Once a long-term authorization is approved, we believe it will provide an impetus for transportation agencies to reconsider high priority projects that have been shelved because of lack of funds, but if the authorization is extended by even more continuing resolutions, such high priority projects will remain in limbo.

Jobs are at stake. It is a multimillion-jobs bill. It is sitting over there, not because of any problem they have with the bill per se. They don't have a bill of their own. They don't have anything they prefer. I hear they are going to send over another extension to September--arguably, if I hear correctly, with some politically very contentious issues attached, which makes it even more difficult. Remember, this was a bipartisan bill here on the Senate side.

That is where we are stuck.

So I wished to take the time this evening to urge my colleagues on the Republican side of the aisle to use whatever powers they have of conversation or persuasion to get the House to call up the bill. If we have to get this bill over, the alternative is, if it is only another extension, that is going to cost--I don't know--another 1,000 jobs in Rhode Island. We need to make sure we have a bill that will take us to conference and that we get to conference as quickly as possible. Once we are in conference, we need to pass a real authorization that avoids these problems as quickly as possible. The American people expect no less.
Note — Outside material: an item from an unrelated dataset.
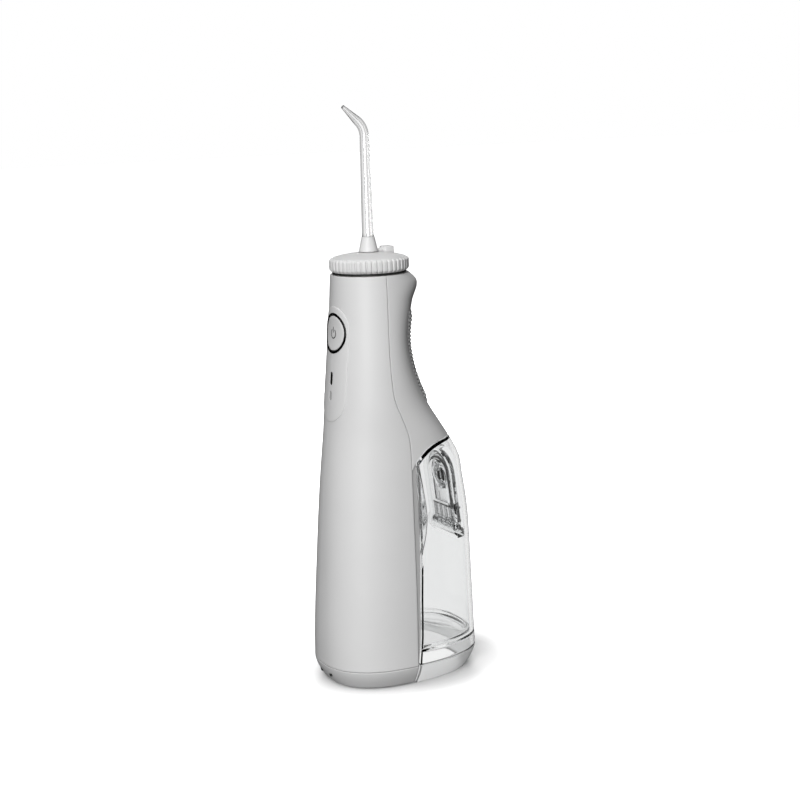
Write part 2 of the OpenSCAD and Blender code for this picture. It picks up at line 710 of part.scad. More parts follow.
// Bracket that holds the motor, the crank axle and the pump
bracket_x = 9.4;
module gearbox_frame() color(dark) difference() {
    union() {
        translate([bracket_x, -34, 16]) cube([2, 27, cylinder_low - 16]);
        along_x(bracket_x - 0.9, drive_y, crank_z) cylinder(h = 7.5, r = 4);
        translate([-11, -31, cylinder_low - 2]) cube([bracket_x + 13, 20, 2]);
        translate([motor_front, -30, 16]) cube([0.8, 17.6, 18]);
        for (y = [-29, -15.4]) translate([motor_front, y, 16]) cube([bracket_x - motor_front, 2, 2]);
    }
    along_x(bracket_x - 5, drive_y, crank_z) cylinder(h = 20, r = axle_r + running);
    along_x(0, drive_y, motor_z) cylinder(h = 8, r = 3);
    translate([0, drive_y, cylinder_low - 5]) cylinder(h = 10, r = 7.5);
}

// Tank
hinge_y = 34.9;
hinge_z = 73.9;
door_t = 2;
door_face = 0.3;          // inner face of the door, measured out from the hinge axis
pocket_floor = -0.5;      // floor of the recess that the door lies in
// Frame of the fill door: origin on the hinge, Y out of the tank, Z up along the door
module door_frame() translate([0, hinge_y, hinge_z]) rotate([door_lean, 0, 0]) children();
// Arched plate in the door's frame, between two distances from the hinge plane
module arched(half_width, bottom, top, from, to)
    translate([0, to, 0]) rotate([90, 0, 0]) linear_extrude(to - from) union() {
        translate([-half_width, bottom]) square([2 * half_width, top - half_width - bottom]);
        translate([0, top - half_width]) circle(half_width, $fn = 48);
    }
module knuckle(r, length) rotate([0, 90, 0]) cylinder(h = length, r = r, center = true, $fn = 32);
module door_recess(g) door_frame() {
    arched(door_half_w + 0.6 + g, -3 - g, door_l + 0.6 + g, pocket_floor - g, 40);
    knuckle(2.6 + g, 2 * (door_half_w + 0.5 + g));
}
tank_heights = heights_between(floor_z, 127.5);
module tank_side(low, inset, lift) side_profile(concat(
    edge_points(tank_edge, low, 116, inset),
    [for (p = arch_points) if (p[0] > 2.5) [p[0] + inset / 2, p[1] - lift]],
    [[far, 126.6 - lift], [far, low]]
));
module tank_shell() color(clear) difference() {
    intersection() {
        body_solid(tank_heights, 0);
        tank_side(floor_z, 0, 0.6);
    }
    bulge(0.6);
    difference() {
        intersection() {
            body_solid(concat([floor_z - 1], tank_heights), wall);
            tank_side(floor_z - 1, wall, 0.6 + wall);
        }
        bulge(0.6 + wall);
        door_recess(wall);
    }
    door_recess(0);
    door_frame() arched(8, 12, 36.5, -10, 10);
    door_frame() knuckle(1, 2 * door_half_w + 4);
}

module tank_base() color(clear) difference() {
    intersection() {
        body_solid(concat(base_heights, [floor_z - 0.1]), 0);
        side_profile(concat(
            edge_points(tank_edge, 0, floor_z - 0.1), [[far, floor_z - 0.1], [far, 0]]
        ));
    }
    intersection() {
        body_solid(concat([-1], base_heights, [floor_z]), wall);
        side_profile(concat(
            edge_points(tank_edge, 0, floor_z - wall - 0.1, wall),
            [[far, floor_z - wall - 0.1], [far, -1], [0, -1]]
        ));
    }
    translate([0, -6, port_z]) rotate([-90, 0, 0]) cylinder(h = 10, r = 3.85, $fn = 32);
    translate([0, outlet_y, port_z]) cylinder(h = 10, r = 3.85, $fn = 32);
}

// Fitting under the tank floor that leads the water to the body's inlet port
outlet_y = 9;
module tank_outlet() color(trim_grey) difference() {
    union() {
        translate([0, -2.4, port_z]) rotate([-90, 0, 0]) cylinder(h = outlet_y + 6.2, r = 3.8);
        translate([0, outlet_y, port_z]) cylinder(h = floor_z - 0.1 - port_z, r = 3.8);
    }
    translate([0, -3, port_z]) rotate([-90, 0, 0]) cylinder(h = 8, r = 2.4);
    translate([0, 4, port_z]) rotate([-90, 0, 0]) cylinder(h = outlet_y - 4, r = 1.5);
    translate([0, outlet_y, port_z]) cylinder(h = 10, r = 1.5);
    translate([0, outlet_y, port_z]) sphere(1.5);
}
module tank_check_valve() color(dark) translate([0, 3.9, port_z]) rotate([-90, 0, 0]) difference() {
    cylinder(h = 1, r = 2.38);
    translate([0, 0, -1]) cylinder(h = 3, r = 0.3);
}
module intake_filter() color(trim_grey) translate([0, outlet_y, floor_z - 0.1]) difference() {
    cylinder(h = 1.4, r = 4.6);
    translate([0, 0, -1]) cylinder(h = 1.6, r = 3.6);
    for (i = [-2 : 2]) translate([i * 1.4 - 0.4, -2.5, -1]) cube([0.8, 5, 5]);
}

module hinge_pins() color(steel) door_frame()
    for (side = [-1, 1]) translate([side * (door_half_w - 0.3), 0, 0]) knuckle(1, 4.4, $fn = 32);
module fill_door() color(clear) door_frame() difference() {
    union() {
        arched(door_half_w, 0, door_l, door_face, door_face + door_t);
        rotate([0, 90, 0]) cylinder(h = 2 * door_half_w, r = 2, center = true);
    }
    rotate([0, 90, 0]) cylinder(h = 4 * door_half_w, r = 1 + running, center = true);
}
module door_gasket() color(dark) door_frame() difference() {
    arched(9.6, 10.4, 38.1, door_face - 0.7, door_face - 0.02);
    arched(8.4, 11.6, 36.9, door_face - 2, door_face + 1);
}
vent_up = 27.2;
module door_vent_ring() color(clear) door_frame()
    translate([0, door_face + door_t, vent_up]) rotate([-90, 0, 0]) {
        difference() {
            cylinder(h = 1.1, r = 7.9);
            translate([0, 0, -1]) cylinder(h = 4, r = 5.6);
        }
        difference() {
            cylinder(h = 0.8, r = 3.6);
            translate([-0.8, -2.2, 0.3]) cube([1.6, 4.4, 2]);
        }
    }

front_shell();
rear_shell();
base_cap();
rubber_feet();
charge_contacts();
grip_pad();
control_panel();
button_ring();
power_button();
led_window_upper();
led_window_lower();
main_pcb();
tact_switch();
battery_cell();
battery_cradle();
neck_plate();
neck_seal();
spout();
motor_can();
motor_end_bell();
armature();
pinion();
gearbox_frame();
crank_gear();
connecting_rod();
wrist_pin();
piston();
piston_seal();
pump_cylinder();
valve_block();
outlet_poppet();
outlet_spring();
inlet_tube();
outlet_tube();
inlet_port();
port_o_ring();
shell_screws();
knob();
knob_cap();
tip_holder();
tip_latch();
eject_button();
eject_spring();
tip_collar();
tip_o_ring();
tip_tube();
tank_shell();
tank_base();
tank_outlet();
tank_check_valve();
intake_filter();
hinge_pins();
fill_door();
door_gasket();
door_vent_ring();
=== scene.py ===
"""Looks of the cordless water flosser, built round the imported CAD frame.

Lengths in the helpers are millimetres, as in the CAD source, and become metres in the meshes.
Frame: +Z up, the button side faces -Y, the tank side faces +Y.
"""

import math

import bmesh
import bpy
from mathutils import Matrix, Vector


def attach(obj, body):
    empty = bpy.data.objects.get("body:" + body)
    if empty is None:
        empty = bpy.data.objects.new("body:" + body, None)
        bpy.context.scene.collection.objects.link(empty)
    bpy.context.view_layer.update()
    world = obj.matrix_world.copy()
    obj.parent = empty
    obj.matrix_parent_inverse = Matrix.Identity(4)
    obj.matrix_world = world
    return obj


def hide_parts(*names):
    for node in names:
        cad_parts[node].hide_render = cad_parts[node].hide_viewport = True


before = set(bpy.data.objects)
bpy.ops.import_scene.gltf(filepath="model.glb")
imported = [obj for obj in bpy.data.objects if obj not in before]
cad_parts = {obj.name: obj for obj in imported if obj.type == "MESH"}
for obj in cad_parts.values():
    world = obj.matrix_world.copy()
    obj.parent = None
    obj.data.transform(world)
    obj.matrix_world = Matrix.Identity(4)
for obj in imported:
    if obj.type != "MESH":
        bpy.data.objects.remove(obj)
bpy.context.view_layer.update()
MM = 0.001

# ---------------------------------------------------------------- driving sizes (mm)
BODY_H = 212.5
BASE_H = 10.7
NECK_R = 20
FOOT_HALF_W = 32.35
BASE_TAPER = 5
SIDE_BOW = 5.2
FRONT_SQUARENESS = 0.4
WALL = 2
AXIS_Y = -7.1
FLOOR_Z = 19.3
BUTTON_Z = 183.5
BUTTON_LEAN = 3.5
BUTTON_HOLE_R = 10.35
LED_UPPER = (157.1, 163.9)
LED_LOWER = (149.3, 154.1)
PANEL_HALF_W = 11.6
PANEL_LOW = 138.5
PANEL_HIGH = 197
KNOB_R = 20.3
KNOB_TEETH = 45
KNOB_Z = 213.5
RIM_TOP = 220.3
CAP_TOP = 223.0
HINGE_Y = 34.9
HINGE_Z = 73.9
DOOR_LEAN = 6.7
DOOR_HALF_W = 11
DOOR_L = 40.8
DOOR_FACE = 0.3
VENT_UP = 27.2
GRIP_LOW = 145
GRIP_HIGH = 193
GRIP_HALF_W = 16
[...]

It is not rocket science to pass a transportation bill. Congress has been doing this since the days when President Eisenhower established the Federal highway program. If we cannot get this done, what does that say about our prospects of doing something complicated, such as cybersecurity or other issues we will have to face? This should be a slam dunk, particularly with a bipartisan bill that everybody supports that came through the Senate after such a clear, transparent, rigorous, and open process. I will end my remarks there.